L’arrestation de Mme Rakotomanga intervient dans un contexte politique et institutionnel délicat. Elle est connue comme une figure influente du régime en place et ses liens avec des cercles de pouvoir renforcent la portée symbolique de l’opération. Les autorités judiciaires, de leur côté, affichent la volonté de redorer leur image et d’apparaître comme agissant avec fermeté dans la lutte contre la corruption.

Le fait que l’interdiction de sortie du territoire ait été mise en œuvre quelques semaines auparavant montre que le dossier avait déjà franchi un stade significatif d’instruction ou de blocage. Le passage de la mesure conservatoire à l’arrestation effective marque une montée en pression de la part des institutions.

Pour la justice malgache, cette affaire pourrait constituer un test : la capacité à mener à terme une enquête complexe sur des hauts responsables ou des proches du pouvoir est scrutée par les médias et l’opinion publique. À l’inverse, si l’affaire s’enlise ou est classée sans suite, cela pourrait renforcer le sentiment de cynisme vis-à-vis des institutions judiciaires.

Du point de vue politique, l’impact est double. D’une part, cela ouvre la porte à des critiques de l’ancien régime ou des méthodes de gestion. D’autre part, cela peut être interprété comme un geste fort du pouvoir actuel pour se démarquer et « nettoyer » les appuis d’antan.

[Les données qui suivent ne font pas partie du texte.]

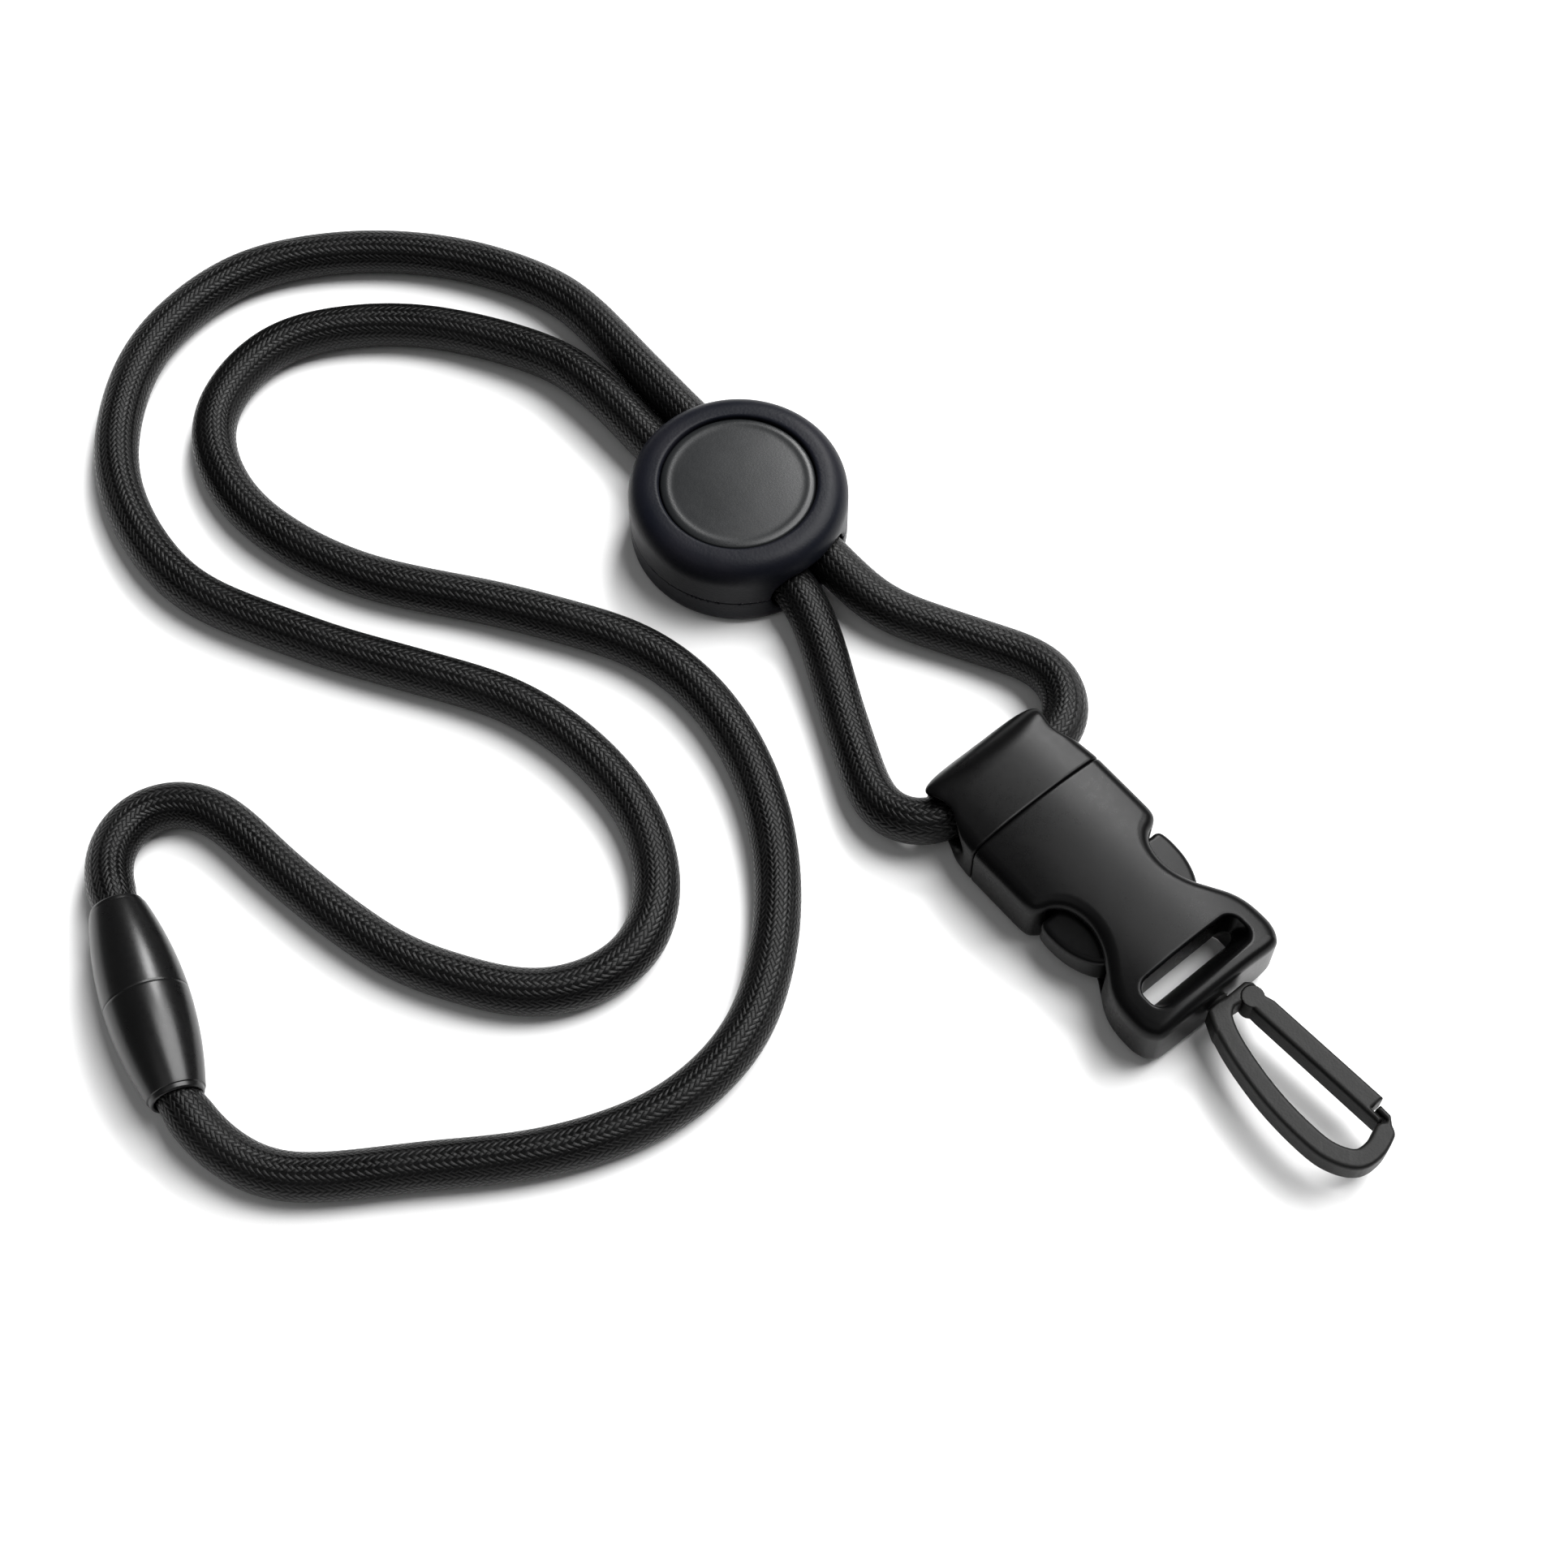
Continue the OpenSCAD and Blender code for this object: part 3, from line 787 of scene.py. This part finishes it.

En ce sens, l’arrestation peut être perçue comme un signal à d’autres acteurs bridant la transparence.

Echo dans la société et réactions attendues

L’annonce de l’arrestation a suscité de nombreuses réactions dans la presse malgache et auprès de la société civile. Plusieurs médias ont salué l’étape comme un signe d’avancement dans ce type de dossiers, longtemps perçus comme verrouillés. Par exemple, un site d’information en ligne l’a qualifiée de « pas important » dans la lutte contre l’impunité.

Mais l’espoir est modéré. De multiples affaires antérieures impliquant des personnalités influentes ont stagné, voire été abandonnées. Les observateurs attendent désormais de voir si la procédure sera menée jusqu’au bout, avec des mises en accusation, des jugements équitables, et non simplement un effet médiatique.

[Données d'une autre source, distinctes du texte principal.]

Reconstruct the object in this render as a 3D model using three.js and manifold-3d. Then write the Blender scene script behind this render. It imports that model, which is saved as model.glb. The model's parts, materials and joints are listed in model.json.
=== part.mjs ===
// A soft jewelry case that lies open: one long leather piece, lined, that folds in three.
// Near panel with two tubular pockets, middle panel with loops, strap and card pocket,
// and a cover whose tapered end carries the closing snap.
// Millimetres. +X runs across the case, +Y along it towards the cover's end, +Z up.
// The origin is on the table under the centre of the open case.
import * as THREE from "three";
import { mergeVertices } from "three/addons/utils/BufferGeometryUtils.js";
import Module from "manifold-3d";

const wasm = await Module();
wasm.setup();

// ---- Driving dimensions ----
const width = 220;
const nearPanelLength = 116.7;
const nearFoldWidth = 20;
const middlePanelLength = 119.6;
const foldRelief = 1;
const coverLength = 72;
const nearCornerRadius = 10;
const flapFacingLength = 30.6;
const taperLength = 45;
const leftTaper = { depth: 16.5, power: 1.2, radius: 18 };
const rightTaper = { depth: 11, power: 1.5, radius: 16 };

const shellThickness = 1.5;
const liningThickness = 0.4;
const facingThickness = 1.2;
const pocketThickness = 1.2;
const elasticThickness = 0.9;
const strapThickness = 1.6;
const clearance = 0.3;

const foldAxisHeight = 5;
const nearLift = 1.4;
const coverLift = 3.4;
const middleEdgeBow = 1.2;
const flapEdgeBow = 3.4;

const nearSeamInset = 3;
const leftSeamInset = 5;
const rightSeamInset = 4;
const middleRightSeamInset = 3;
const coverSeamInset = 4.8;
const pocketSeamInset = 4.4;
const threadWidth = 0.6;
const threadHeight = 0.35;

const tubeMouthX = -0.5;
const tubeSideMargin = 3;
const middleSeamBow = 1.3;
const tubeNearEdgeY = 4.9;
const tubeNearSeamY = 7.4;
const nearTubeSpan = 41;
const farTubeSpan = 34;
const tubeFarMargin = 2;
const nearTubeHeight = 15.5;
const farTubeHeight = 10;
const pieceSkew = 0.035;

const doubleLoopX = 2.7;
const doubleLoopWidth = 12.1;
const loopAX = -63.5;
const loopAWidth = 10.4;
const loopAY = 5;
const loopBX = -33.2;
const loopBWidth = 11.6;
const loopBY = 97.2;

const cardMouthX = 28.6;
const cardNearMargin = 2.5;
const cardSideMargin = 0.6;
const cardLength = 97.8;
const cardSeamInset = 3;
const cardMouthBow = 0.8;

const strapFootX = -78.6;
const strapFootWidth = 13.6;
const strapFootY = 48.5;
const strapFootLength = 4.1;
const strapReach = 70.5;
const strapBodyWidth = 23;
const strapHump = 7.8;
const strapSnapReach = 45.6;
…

L’arrestation affecte aussi l’image internationale de Madagascar en matière de gouvernance et de lutte contre la corruption. Le financement des projets, la coopération internationale, l’attraction des investissements sont sensibles à la manière dont ces dossiers sont traités. Une justice perçue comme faible ou sélective peut avoir des répercussions.

Pour le public, au-delà de l’affaire spécifique, c’est le message qu’envoie l’État : est-ce que les « gros poissons » sont vraiment mis devant leurs responsabilités ? Le scepticisme domine encore chez beaucoup. L’arrestation de Mme Rakotomanga peut donc être une opportunité — si elle est suivie d’effets réels — de renforcer la crédibilité des institutions.

Enjeux et prochaines étapes

Maintenant que l’arrestation est intervenue, plusieurs étapes s’annoncent : l’audition officielle de l’intéressée et de son époux par le parquet ou le pôle anticorruption, la mise en examen éventuelle, la saisie des biens ou des avoirs, la transparence du dossier. Le rôle de la presse, des ONG de gouvernance et de la société civile sera crucial pour suivre le traitement du dossier.

Un enjeu majeur sera la rapidité et la rigueur de l’enquête. Si trop de temps passe sans suite, l’effet d’annonce risque de se retourner en frustration. La gestion de la détention, les droits de la défense, la publicité de la procédure sont autant de critères observés par les acteurs nationaux et internationaux.

Un autre enjeu est de savoir si d’autres personnalités seront concernées. L’arrestation de Mme Rakotomanga pourrait en effet n’être que le début d’un nettoyage plus large. Le message qu’enverra l’administration est donc important. Plusieurs dossiers parallèles dans le secteur public ou parapublic sont en attente — leur traitement pourra renforcer ou affaiblir la perception de la justice.

Enfin, sur le plan politique, il faudra observer les réactions des partis, des milieux d’affaires et de l’opinion publique. L’affaire pourrait influencer le climat politique, la prochaine campagne électorale, la confiance des citoyens envers les institutions. Si la procédure glisse vers un règlement « interne » sans réels dommages pour les mis en cause, elle pourrait produire plus de désillusion que de justice.

En conclusion, cette arrestation marque un tournant pour la lutte contre la corruption à Madagascar. Elle est porteuse de promesse mais aussi de nombreuses interrogations. Si la justice parvient à transformer l’action policière en un procès transparent et équitable, ce sera un signal fort. Sinon, le risque est que l’opération reste un épiphénomène sans portée durable. L’attention de tout un pays est désormais tournée vers la suite du dossier de Mme Rakotomanga.